Tuesday, January 8, 2019
Productive Things To Do Tonight at 9:00
For example, you could fold the laundry, walk the dog, vacuum the floor, read a book, listen to music, do a crossword, have a drink, watch a movie, eat ice cream, or go to bed early.
Congress won't authorize any of those amounts, so Trump is showing his great deal-making skills by throwing a temper tantrum and shutting down the federal government until his gets his way and gets his wall.
The humanitarian crisis is created by Trump and his droogies at ICE and Border Patrol. Their anti-humanitarian policies and practices include, infamously, family separation and baby jail. Trump is perfectly willing to let asylum-seekers die in our custody, then blame them for their own deaths.

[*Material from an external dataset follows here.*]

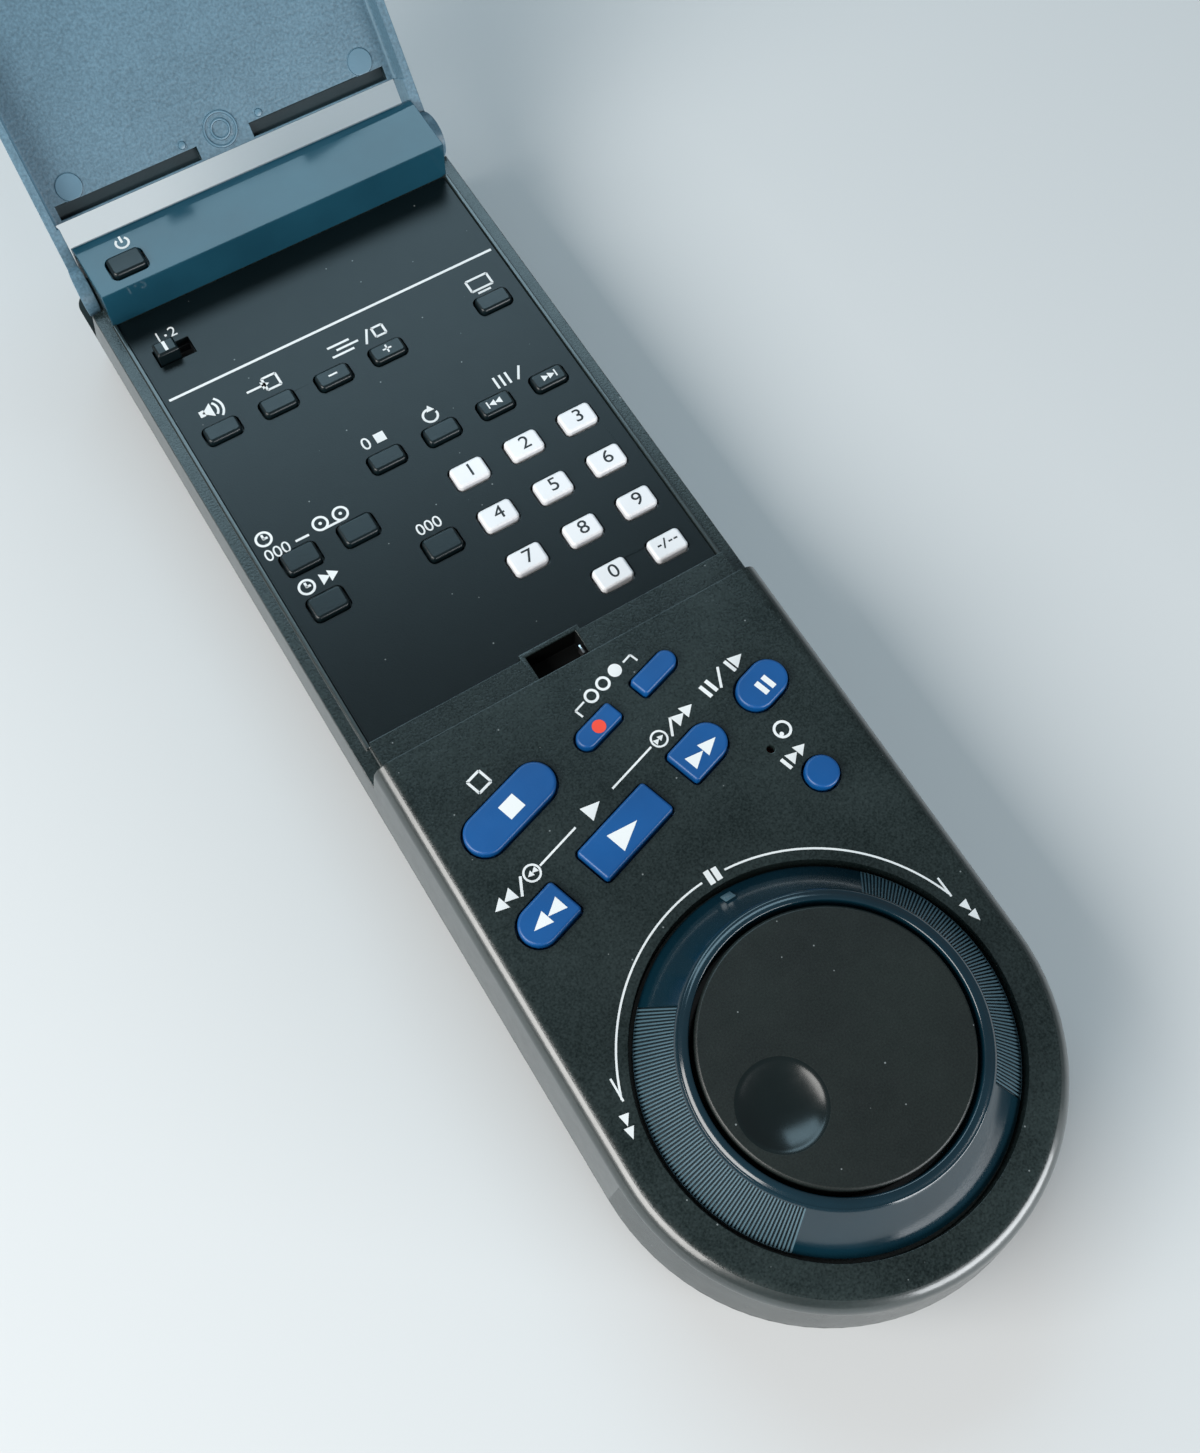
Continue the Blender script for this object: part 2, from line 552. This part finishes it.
def search_sign(x, y, facing):
    """A lens-shaped ring with two small triangles in it: picture search."""
    turn = SLANT + (0 if facing > 0 else 180)
    c, s = math.cos(math.radians(turn)), math.sin(math.radians(turn))
    return [arc(x, y, 1.1, 0.28, steps=48), patch(3, x - 0.4 * c, y - 0.4 * s, 0.8, 0.85, turn),
            patch(3, x + 0.35 * c, y + 0.35 * s, 0.8, 0.85, turn)]


dial_marks = [
    arc(0, 0, 25.77, 0.27, 18.2, 86.4), arc(0, 0, 25.77, 0.27, 93.4, 161.6),
    patch(4, -0.39, 25.83, 0.78, 1.95), patch(4, 0.67, 25.8, 0.78, 1.8),
    bar(24.36, 10.8, 24.42, 7.95, 0.27), bar(-24.3, 11.0, -24.36, 7.95, 0.27),
    patch(3, 25.3, 5.9, 1.5, 1.3, -78), patch(3, 25.55, 4.3, 1.5, 1.3, -80),
    patch(3, -25.3, 5.9, 1.5, 1.3, 258), patch(3, -25.55, 4.3, 1.5, 1.3, 260),
]
transport_marks = [
    bar(-17.86, 38.21, -11.39, 40.23, 0.28), bar(-4.59, 42.26, 2.79, 44.57, 0.28),
    patch(32, 4.5, 56.3, 1.9, 1.9),
    bar(-2.62, 52.75, -3.04, 53.96, 0.28), bar(-3.04, 53.96, -1.39, 54.51, 0.28),
    bar(6.04, 56.72, 7.43, 57.18, 0.28), bar(7.43, 57.18, 7.86, 55.98, 0.28),
    # stop, play and the two rings of a reel beside the record dot
    *outline(-18.8, 51.9, 2.2, 2.2, SLANT),
    patch(3, -8.1, 41.3, 2.5, 2.4, SLANT),
    arc(-0.1, 54.75, 0.85, INK, steps=48), arc(2.15, 55.5, 0.85, INK, steps=48),
    # forward and rewind, each with its picture search
    *search_sign(4.3, 45.0, 1), bar(6.0, 44.4, 7.1, 46.8, INK),
    patch(3, 8.2, 46.2, 1.7, 1.9, SLANT), patch(3, 9.8, 46.7, 1.7, 1.9, SLANT),
    *search_sign(-19.2, 37.9, -1), bar(-21.8, 35.9, -20.7, 38.3, INK),
    patch(3, -23.3, 36.65, 1.7, 1.9, SLANT + 180), patch(3, -24.9, 36.15, 1.7, 1.9, SLANT + 180),
    # pause, and one picture at a time
    patch(4, 13.2, 47.5, 0.55, 2.1, SLANT), patch(4, 14.3, 47.84, 0.55, 2.1, SLANT),
    bar(15.3, 46.9, 16.5, 49.7, INK),
    patch(4, 18.0, 48.95, 0.5, 2.0, SLANT), patch(3, 19.4, 49.4, 1.9, 2.0, SLANT),
    # the dial's two ways of working
    arc(18.9, 37.8, 1.1, INK, steps=48), patch(24, 18.45, 37.3, 0.6, 0.6),
    patch(4, 16.6, 33.5, 0.5, 1.8, SLANT), patch(3, 18.0, 33.95, 1.5, 1.8, SLANT), patch(3, 19.5, 34.4, 1.5, 1.8, SLANT),
]
printed("print_dial_scale", dial_marks, DECK_TOP, white_ink, "case")
printed("print_transport_signs", transport_marks, DECK_TOP, white_ink, "case")

panel_marks = [
    bar(-27.0, 128.5, 27.2, 128.5, 0.4),
    # loudspeaker
    patch(4, -23.9, 124.0, 0.8, 1.1), patch(3, -23.1, 124.0, 1.6, 2.5, 180),
    arc(-23.0, 124.0, 1.5, INK, 0, 45, 72), arc(-23.0, 124.0, 1.5, INK, 315, 360, 72),
    arc(-23.0, 124.0, 2.3, INK, 0, 45, 72), arc(-23.0, 124.0, 2.3, INK, 315, 360, 72),
    # socket with an arrow into it
    *outline(-12.7, 124.0, 2.2, 2.2), bar(-16.7, 124.0, -13.7, 124.0, INK), patch(3, -13.7, 124.0, 1.2, 1.4, 0),
    # picture lines
    bar(-3.0, 124.9, 0.6, 124.9, INK), bar(-1.9, 124.0, 1.7, 124.0, INK), bar(-3.0, 123.1, 0.6, 123.1, INK),
    bar(2.5, 122.7, 3.7, 125.1, INK), *outline(5.2, 124.0, 1.7, 1.7),
    # screen on a foot
    *outline(22.5, 124.0, 3.6, 2.1), bar(21.4, 122.3, 23.6, 122.3, INK),
    # nought and a stop
    glyph("0", -5.9, 107.5, 2.1), patch(4, -3.6, 107.5, 1.6, 1.6),
    *loop(4.5, 107.0, 2.6),
    # page marks
    bar(15.6, 105.9, 15.6, 108.0, INK), bar(16.6, 105.9, 16.6, 108.0, INK), bar(17.6, 105.9, 17.6, 108.0, INK),
    bar(18.8, 105.9, 20.0, 108.0, INK),
    # clock, counter and two reels
    *clock(-25.7, 101.0, 2.5), glyph("000", -24.9, 98.3, 1.9), bar(-22.0, 98.4, -19.9, 98.4, INK),
    arc(-17.7, 99.2, 1.05, INK, steps=48), arc(-14.5, 99.2, 1.05, INK, steps=48),
    bar(-17.7, 98.15, -14.5, 98.15, INK), patch(24, -17.7, 99.2, 0.5, 0.5), patch(24, -14.5, 99.2, 0.5, 0.5),
    glyph("000", -4.7, 91.1, 1.9),
    *clock(-24.0, 91.2, 2.5), patch(3, -21.1, 91.2, 1.4, 1.9, 0), patch(3, -19.8, 91.2, 1.4, 1.9, 0),
    # slide switch
    glyph("1", -23.6, 139.4, 1.8), patch(24, -22.45, 139.2, 0.4, 0.4), glyph("2", -21.3, 139.4, 1.8),
]
printed("print_keypad_signs", panel_marks, PANEL_TOP, white_ink, "case")
window_marks = [arc(-21.6, 152.1, 0.95, INK, 130, 410, 72), bar(-21.6, 152.1, -21.6, 153.35, INK)]
printed("print_power_sign", window_marks, END_TOP, white_ink, "case")

CAP_TOP = DECK_TOP + 1.0
printed("print_stop", [patch(4, -17.06, 46.54, 2.6, 2.35, SLANT)], CAP_TOP, white_ink, "key_stop")
printed("print_play", [patch(3, -6.35, 36.12, 4.15, 3.05, SLANT)], CAP_TOP, white_ink, "key_play")
printed("print_rewind", [patch(3, -21.75, 31.45, 2.5, 2.1, SLANT + 180), patch(3, -19.35, 32.15, 2.5, 2.1, SLANT + 180)],
        CAP_TOP, white_ink, "key_rewind")
printed("print_forward", [patch(3, 6.85, 40.0, 2.5, 2.1, SLANT), patch(3, 9.25, 40.75, 2.5, 2.1, SLANT)],
        CAP_TOP, white_ink, "key_forward")
printed("print_pause", [patch(4, 19.54, 43.8, 0.78, 2.1, SLANT), patch(4, 20.81, 44.13, 0.78, 2.1, SLANT)],
        CAP_TOP, white_ink, "key_pause")
printed("print_record", [patch(48, -1.76, 50.2, 1.9, 1.9)], CAP_TOP, red_ink, "key_record_left")

PAD_PITCH, ROW_PITCH, FIRST_X, FIRST_Y = 9.05, 8.15, 4.525, 71.0
DIGIT_CELLS = [(1, 0), (0, 3), (1, 3), (2, 3), (0, 2), (1, 2), (2, 2), (0, 1), (1, 1), (2, 1)]
for digit, (column, row) in enumerate(DIGIT_CELLS):
    x, y = FIRST_X + column * PAD_PITCH, FIRST_Y + row * ROW_PITCH
    name = "key_digit_%d" % digit
    printed("print_digit_%d" % digit, [glyph(str(digit), x + 0.2, y + 0.2, 2.15, 1.1)], PANEL_TOP + 0.8,
            dark_ink, name)
x, y = FIRST_X + 2 * PAD_PITCH, FIRST_Y
two_digit = [bar(x - 1.5, y + 0.2, x - 0.9, y + 0.2, 0.25), bar(x - 0.7, y - 0.5, x, y + 1.0, 0.22),
             bar(x + 0.3, y + 0.2, x + 0.9, y + 0.2, 0.25), bar(x + 1.15, y + 0.2, x + 1.75, y + 0.2, 0.25)]
printed("print_two_digit", two_digit, PANEL_TOP + 0.8, dark_ink, "key_two_digit")

CAP_SIGNS = {
    "key_function_03": (-1, 6, lambda x, y: [bar(x - 0.7, y + 0.1, x + 0.7, y + 0.1, 0.28)]),
    "key_function_04": (0, 6, lambda x, y: [bar(x - 0.7, y + 0.1, x + 0.7, y + 0.1, 0.26),
                                            bar(x, y - 0.6, x, y + 0.8, 0.26)]),
    "key_function_08": (1, 4, lambda x, y: [bar(x - 1.2, y - 0.5, x - 1.2, y + 0.7, 0.22),
                                            patch(3, x - 0.5, y + 0.1, 1.0, 1.1, 180),
                                            patch(3, x + 0.5, y + 0.1, 1.0, 1.1, 180)]),
    "key_function_09": (2, 4, lambda x, y: [patch(3, x - 0.5, y + 0.1, 1.0, 1.1),
                                            patch(3, x + 0.5, y + 0.1, 1.0, 1.1),
                                            bar(x + 1.2, y - 0.5, x + 1.2, y + 0.7, 0.22)]),
}
for name, (column, row, sign) in CAP_SIGNS.items():
    x, y = FIRST_X + column * PAD_PITCH, FIRST_Y + row * ROW_PITCH
    printed(name.replace("key", "print"), sign(x, y), PANEL_TOP + 0.8, white_ink, name)
printed("print_switch_mark", [patch(4, -23.625, 135.9, 0.5, 1.7)], PANEL_TOP + 2.2, white_ink, "switch_knob")


# ---------------------------------------------------------------- floor, light and camera

deselect()
bpy.ops.mesh.primitive_plane_add(size=6.0, location=(0, 0, -0.0002))
floor = bpy.context.object
floor.name = "floor"
bpy.ops.object.transform_apply(location=True)
paper, tree = blank_material("matt_paper_floor")
shader = add(tree, "ShaderNodeBsdfPrincipled", {"Base Color": linear("#cfd1d2"), "Roughness": 0.9,
                                                "Specular IOR Level": 0.2})
add(tree, "ShaderNodeOutputMaterial", {"Surface": shader.outputs["BSDF"]})
floor.data.materials.append(paper)

world = bpy.data.worlds.new("studio")
bpy.context.scene.world = world
world.use_nodes = True
tree = world.node_tree
tree.nodes.clear()
sky = add(tree, "ShaderNodeBackground", {"Color": linear("#e6eef2"), "Strength": 0.2})
add(tree, "ShaderNodeOutputWorld", {"Surface": sky.outputs["Background"]})


def softbox(name, place, aim, length, height, power, colour):
    """A rectangular lamp that faces its aim. Its length lies level."""
    deselect()
    bpy.ops.object.light_add(type="AREA", location=place)
    lamp = bpy.context.object
    lamp.name = name
    lamp.data.shape = "RECTANGLE"
    lamp.data.size = length
    lamp.data.size_y = height
    lamp.data.energy = power
    lamp.data.color = linear(colour)[:3]
    lamp.rotation_euler = (Vector(aim) - Vector(place)).to_track_quat("-Z", "Y").to_euler()
    return lamp


softbox("light_far", (0.12, 0.76, 0.76), (0, 0.10, 0.02), 0.8, 0.42, 4.8, "#b2d6e7")
softbox("light_left", (-0.54, 0.02, 0.42), (0, 0.03, 0.02), 0.62, 0.38, 6.0, "#fffdfa")
softbox("light_near", (0.25, -0.60, 0.16), (0, 0.0, 0.02), 0.6, 0.28, 4.8, "#f4f8fb")

bpy.ops.object.camera_add(location=(-0.04678, -0.01276, 0.21159),
                          rotation=[math.radians(a) for a in (22.3627, -1.6466, -31.6678)])
camera = bpy.context.object
camera.name = "camera"
camera.data.lens = 38.65
camera.data.sensor_width = 36.0
camera.data.clip_start = 0.01
bpy.context.scene.camera = camera
bpy.context.scene.view_settings.view_transform = "Standard"

bpy.context.view_layer.update()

Trump's shutdown has also created the rest of the humanitarian crisis. There are 800,000 government workers who've gone three weeks without pay, held hostage to The Wall Nut's demented dream. Already, we're seeing a notable increase TSA and FAA employees calling in sick. (Anyone want to book a flight right now?) Others have started GoFundMe pages to raise money to pay their rent.
The longer TSA goes without pay, the less they'll want to "handle shit."
Government employees will eventually receive their back pay, but only after the shutdown ends. Government contractors will never get any back pay. They're screwed. Employee or contractor, people need their money now. They can't pay their bills in border walls.
But His Lardship says zero income is no big deal, that the people will just have to "adjust." (He didn't elaborate on how to make that adjustment.) At first, he claimed that most of the workers he forced to go without pay were Democrats, so fuck 'em -- let 'em starve. Then he claimed that most going without pay actually agree with his positions and support the shutdown. Let them eat cake?
The only national security crisis is the fact of Trump occupying the White House. The sooner that asshole departs, the better off our country will be. There's no crisis, and a wall solves nothing.
Nevertheless, our craven, greedy TV networks have shamefully agreed to give The Lyin' King valuable air time tonight at 9:00, so he can disseminate his propaganda and his made-up statistics (he rounds up to the highest 4,000) about his fake crisis.
I sincerely hope all the networks give Democrats equal time for a rebuttal of Trump's snake oil sales pitch. (Once upon a time, the Fairness Doctrine would have required equal time.)
Unless you enjoy being lied to, don't watch the Fence Fanatic's Reality TV Shit Show. Don't give him the satisfaction. Do something else at 9 p.m.. Personally, I'm leaning toward the go to bed early option.